SRINAGAR: Hundreds of protesters in Occupied Kashmir clashed with police on Friday, even as New Delhi claimed it would begin restoring phone lines after a 12-day communications blackout.

With the Indian government fearing protests and unrest, the disputed territory has been under lockdown since the first week of August, when New Delhi stripped the region of its autonomy.

Police fired tear gas and pellet-firing shotguns to disperse residents who tried to march down the main road in the main city of Srinagar after Friday prayers.

Protesters hurled stones and used shop hoardings and tin sheets as improvised shields, as police shot dozens of rounds into the crowd.
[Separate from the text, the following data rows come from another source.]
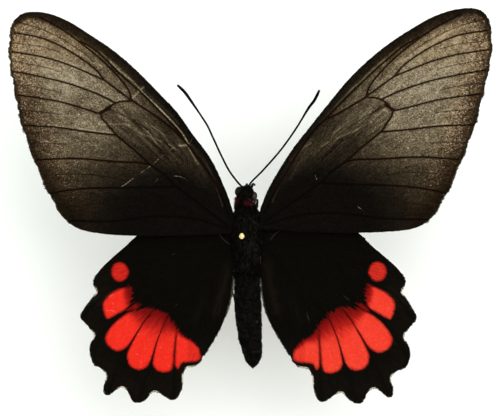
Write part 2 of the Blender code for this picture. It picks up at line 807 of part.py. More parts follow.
def make_wings():
    fore = fore_outline()
    hind = hind_outline()
    costa = smooth_curve([FORE_ROOT[0], *FORE_COSTA], VEIN_STEP)
    fore_veins = [smooth_curve(vein, VEIN_STEP) for vein in FORE_VEINS.values()]
    fore_veins.append(inset_line(costa, COSTA_INSET))
    hind_veins = [smooth_curve(vein, VEIN_STEP) for vein in HIND_VEINS.values()]
    slots = []
    for side, word in ((-1, "left"), (1, "right")):
        fore_place = LEFT_FORE_PLACE if side < 0 else RIGHT_PLACE
        hind_place = LEFT_HIND_PLACE if side < 0 else RIGHT_PLACE
        fore_set = (side, fore_place, LEFT_FORE_BENDS, FORE_WING_Z)
        hind_set = (side, hind_place, LEFT_HIND_BENDS, HIND_WING_Z)
        wing(f"forewing_{word}", fore, fore_veins, *fore_set, FORE_TIP_RISE, "wing_grey")
        wing(f"hindwing_{word}", hind, hind_veins, *hind_set, HIND_EDGE_RISE, "wing_black")
        slots.append(wing_slot(FORE_ROOT, *fore_set, 0.0))
        slots.append(wing_slot(HIND_ROOT, *hind_set, HIND_SLOT_REAR))
    return slots


def make_pin():
    """The pin: a ball head, a thin shaft and a point."""
    x, y = PIN_AT
    head_z = PIN_TOP_Z - PIN_HEAD_RADIUS
    profile = [(PIN_TIP_Z, 0.06), (PIN_TIP_Z + PIN_POINT_LENGTH, PIN_RADIUS)]
    neck = math.acos(PIN_RADIUS / PIN_HEAD_RADIUS)
    for index in range(7):
        angle = -neck + (neck + math.radians(80)) * index / 6
        profile.append((head_z + PIN_HEAD_RADIUS * math.sin(angle), PIN_HEAD_RADIUS * math.cos(angle)))
    path = [(x, y, z) for z, _ in profile]
    swept_tube("pin", path, [radius for _, radius in profile], 12, "pin_brass")
    return cylinder_cutter((x, y, PIN_TIP_Z - GAP), (0, 0, 1), PIN_RADIUS + GAP, PIN_TOP_Z)


def make_base(bore):
    """The plain block that the pin stands in, with softened edges and a blind hole."""
    half_x = BASE_SIZE[0] / 2
    half_y = BASE_SIZE[1] / 2
    x, y = BASE_CENTRE
    base = box_cutter((x - half_x, y - half_y, 0.0), (x + half_x, y + half_y, BASE_SIZE[2]))
    base.name = "stand_base"
    base.data.materials.clear()
    base.data.materials.append(material("stand_white"))
    edges = base.modifiers.new("edges", "BEVEL")
    edges.width = BASE_EDGE * MM
    edges.segments = 2
    carve(base, [bore])


def main():
    for old in list(bpy.data.objects):
        bpy.data.objects.remove(old)
    bore = make_pin()
    thorax_bore = bore.copy()
    bpy.context.scene.collection.objects.link(thorax_bore)
    make_base(bore)
    thorax = lofted_body("thorax", THORAX_RINGS, "body_black")
    carve(thorax, [thorax_bore, *make_wings(), *make_legs()])
    make_prothorax()
    lofted_body("abdomen", abdomen_rings(), "body_black")
    head = make_head()
    carve(head, [*make_eyes(), *make_antennae(), *make_palps()])
    make_proboscis()


main()
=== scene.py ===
"""The looks of a pinned, spread Parides orellana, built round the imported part.

Lengths are in millimetres until a mesh is made, and the row frame is the part's own:
+X to the viewer's right seen from above, +Y towards the head, +Z up.
"""

import json
import math

import bpy
import numpy as np
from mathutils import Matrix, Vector
from mathutils.geometry import delaunay_2d_cdt

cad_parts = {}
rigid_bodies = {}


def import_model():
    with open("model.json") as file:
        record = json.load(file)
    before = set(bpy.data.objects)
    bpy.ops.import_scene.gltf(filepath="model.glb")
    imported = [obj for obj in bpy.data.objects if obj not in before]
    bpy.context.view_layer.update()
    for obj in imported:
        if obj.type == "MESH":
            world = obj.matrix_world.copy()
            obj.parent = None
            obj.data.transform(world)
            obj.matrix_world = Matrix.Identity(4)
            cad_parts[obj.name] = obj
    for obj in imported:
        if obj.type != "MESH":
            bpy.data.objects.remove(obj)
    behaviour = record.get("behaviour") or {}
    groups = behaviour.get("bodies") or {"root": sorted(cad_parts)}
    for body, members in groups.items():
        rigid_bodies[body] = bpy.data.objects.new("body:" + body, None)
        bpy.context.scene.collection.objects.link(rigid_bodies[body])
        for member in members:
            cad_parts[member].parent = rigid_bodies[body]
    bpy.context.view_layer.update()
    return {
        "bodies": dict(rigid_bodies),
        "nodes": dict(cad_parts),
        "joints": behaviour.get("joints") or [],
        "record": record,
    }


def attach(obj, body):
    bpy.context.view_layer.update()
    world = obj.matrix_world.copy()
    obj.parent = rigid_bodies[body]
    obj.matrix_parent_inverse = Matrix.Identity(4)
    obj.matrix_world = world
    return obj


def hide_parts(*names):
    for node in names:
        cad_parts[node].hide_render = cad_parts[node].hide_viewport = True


MM = 0.001
SEED = 7332
SIDES = ((-1, "left"), (1, "right"))

# Camera: straight above, at the photo's scale of 0.2 mm a pixel on the wings
PIXEL = 0.2
PHOTO_SIZE = (500, 416)
PHOTO_ORIGIN = (246.5, 237.0)
CAMERA_HEIGHT = 700.0
SENSOR = 36.0

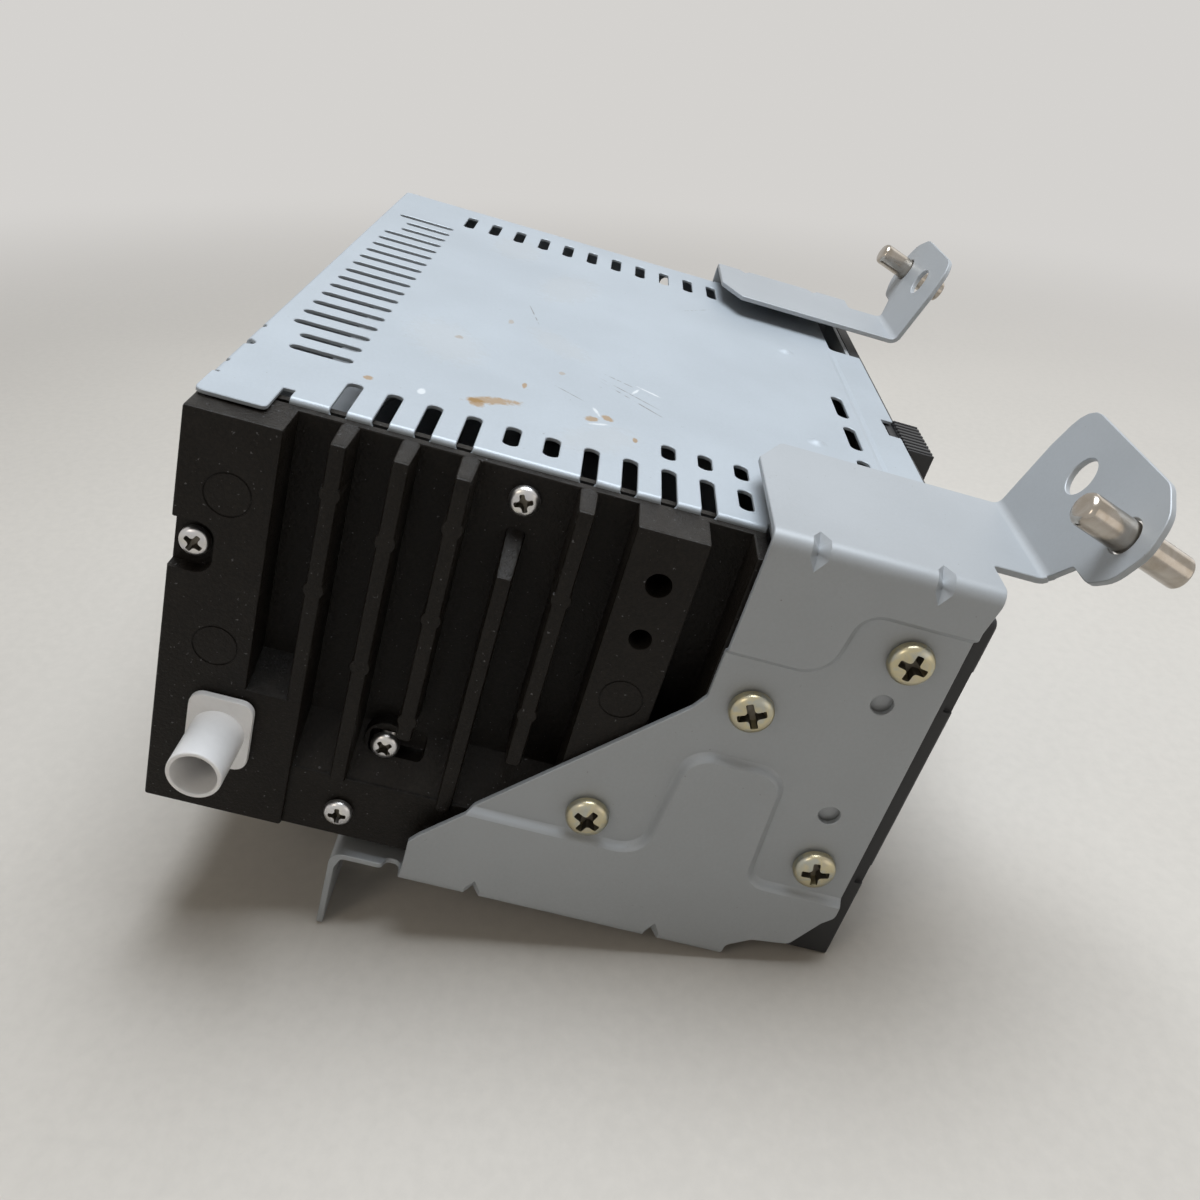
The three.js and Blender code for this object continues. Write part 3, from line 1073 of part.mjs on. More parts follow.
const buildRoller = () => {
  const waist = roller.radius - roller.core;
  const half = armXs[0] - roller.clear;
  const profile = [
    [0, -half], [roller.radius, -half], [waist, -half / 3],
    [waist, half / 3], [roller.radius, half], [0, half],
  ].map(([radius, height]) => new THREE.Vector2(radius, height));
  const lying = new THREE.LatheGeometry(profile, facetCounts.some).rotateZ(-Math.PI / 2);
  const rubberPart = solidOf(lying.translate(0, rollerY, rollerZ));
  const wheel = prismX(toothed([rollerY, rollerZ], gear.roller, toothCounts.rollerCount, gear.tooth), ...gearXs);
  return join(rubberPart, rodX(rollerY, rollerZ, roller.shaft, gearXs[0], armXs[1], facetCounts.few), wheel);
};
addPiece('feed_roller', buildRoller(), rubber);

const buildIdler = () => cut(
  prismX(toothed([idlerY, idlerZ], gear.idler, toothCounts.idlerCount, gear.tooth), ...gearXs),
  rodX(idlerY, idlerZ, pivotStud.radius + play, gearXs[0] - overrun, gearXs[1] + overrun, facetCounts.few),
);
addPiece('idler_gear', buildIdler(), whitePlastic);

const motorXs = [-wallInner + seat, -wallInner + seat + loadMotor.length];
addPiece('loading_motor', rodX(pinionY, pinionZ, loadMotor.radius, ...motorXs), caseSteel);
addPiece('motor_pinion', join(
  prismX(toothed([pinionY, pinionZ], gear.pinion, toothCounts.pinionCount, gear.tooth), ...gearXs),
  rodX(pinionY, pinionZ, loadMotor.shaft, gearXs[0] + overrun, motorXs[0] - seat, facetCounts.few),
), whitePlastic);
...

No injuries were reported.

“We are trying to breach the siege and march to the city centre but police are using force to stop us,” one protester said, adding that three people were injured in Thursday’s clashes with police officers and reservists.

Sporadic clashes were also reported in other parts of the India-held valley, the main hotbed of resistance to Indian rule for decades, where phone lines and internet connections have been cut off for nearly two weeks.

Major towns and cities in the restive valley remained under curfew, with government forces allowing people to move only on special passes.

Indian forces erected steep barricades and used concertina wires to block roads.

No big gatherings were al­­lowed in the valley and most mosques were shut for the second consecutive Friday.

“We want what is ours. We are not begging for anything but demand India should respect its promises,” a second protester said. “We will not sit back until we achieve complete independence from India,” he said.

The protesters marched along the lanes of Srinagar, carrying black flags — signifying grief — and placards with slogans including “Go India, go back”.

The clashes took place as a top official said that authorities would begin restoring phone lines in Kashmir on Friday evening, including in Srinagar.

Jammu and Kashmir chief secretary B.V.R. Subrahman­yam did not make clear whether mobile phones and internet connections would also be reinstated.

He said the restoration would “(keep) in mind the constant threat posed by terrorist organisations in using mobile connectivity to organised terrorist actions”.

Fearing an angry response to its move to end held Kashmir’s autonomous status, India deployed 10,000 additional troops — joining the half a million already there — severely restricted movement and cut telecommunications.